Amparo y Salvador llegaron por fin a la Peña de Sansón. Ya frente a ella y antes de entrar en la cueva Amparo fotografió desde varios ángulos la mole de roca mientras Salvador, con las manos entrelazadas a su espalda oteaba el horizonte. Después, ya ambos bajo la sombra de la cueva admiraron lo bien hecho que estaba el depósito de agua que servía de pequeño embalse o aljibe y comentaron el modo tan hábil como los antiguos trabajaban la piedra siendo capaces de horadar en la roca formas tan bien hechas. La conversación derivó en el recuerdo de la última vez que visitaron aquellos parajes, y Amparo rememoró el viaje con un grupo de chicas allá en el lejano año 1963, y fue entonces cuando se acordó de los grabados en la roca.

—Me acuerdo que por aquel lado—y señaló a una zona plana de cueva mientras se dirigía hacia allí—grabábamos nuestros nombres.

Ya en el lugar Amparo observó con detenimiento, y con un punto de emoción, aquella pared llena de garabatos escritos hacía tanto años.

—Pues no lo encuentro…

Salvador sonreía enigmáticamente y preguntó:

—¿El qué? Amparo.

—…Mis iniciales que grabé por aquí….

Entonces Salvador alargó el brazo y señaló un punto concreto de la pared rocosa.

—¿No es esto lo que buscas?

—Amparo calló sorprendida. Observó sus iniciales y no estaban solas, a su lado otras siglas, que no tardó en identificar con las de su marido, y todas ella envueltas por el dibujo de un tosco corazón.

Amparo, enmudecida por la sorpresa, miró interrogativamente a su marido, cuya sonrisa tímida evidenciaba el conocimiento de un secreto.

—¿Cuándo?— peguntó ella, abriendo los ojos, que parecían agrandarse por el cristal de sus gafas.

—Pocos días después de que vinieras tú subí yo.

— ¿Y cómo sabías…?

— Por tu amiga Rosario.

—¿Ya me querías entonces? —preguntó Amparo con un destello de orgullo en su mirada.

—Ya —Respondió Salvador, con su habitual sobriedad de palabras.

Callaron un momento mientras observaban embriagados aquel recuerdo tan hermoso y remoto a la vez.

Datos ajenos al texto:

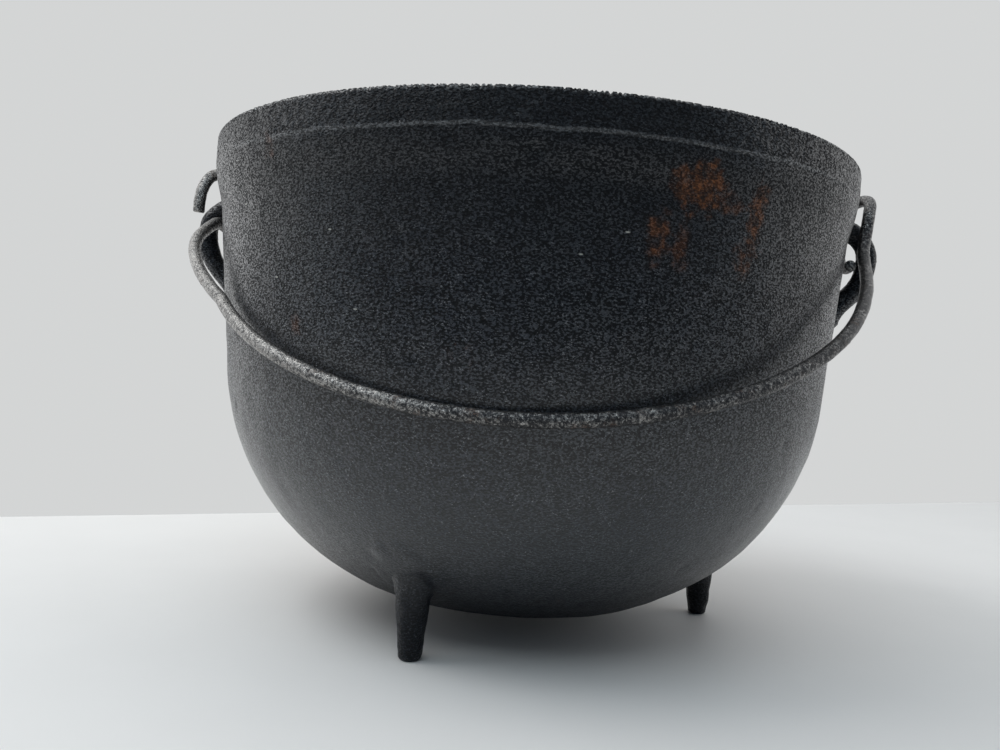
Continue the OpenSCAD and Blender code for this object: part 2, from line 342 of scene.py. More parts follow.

Después Salvador le puso la mano en el hombro y le susurró.

—Es tarde Amparo, deberíamos bajar ya al pueblo.

—¡Venga, vámonos!— dijo toda resuelta, y añadió —¡Pero qué sorpresas tiene la vida! y soltó una de aquellas carcajadas tan suyas, una mezcla de feliz socarronería.

Se dieron la vuelta y salieron de la cueva.

— ¿Sabes qué Salvador? — agregó ella — ¡Te voy a hacer unas orilletas cuando llegamos a casa que te chuparas los dedos!

—¿Cómo premio?

—¡Pues claro!

Y ambos bajaron por el camino pedregoso, él detrás de ella, como siempre, silencioso y atento, con una sonrisa dibujaba en su rostro.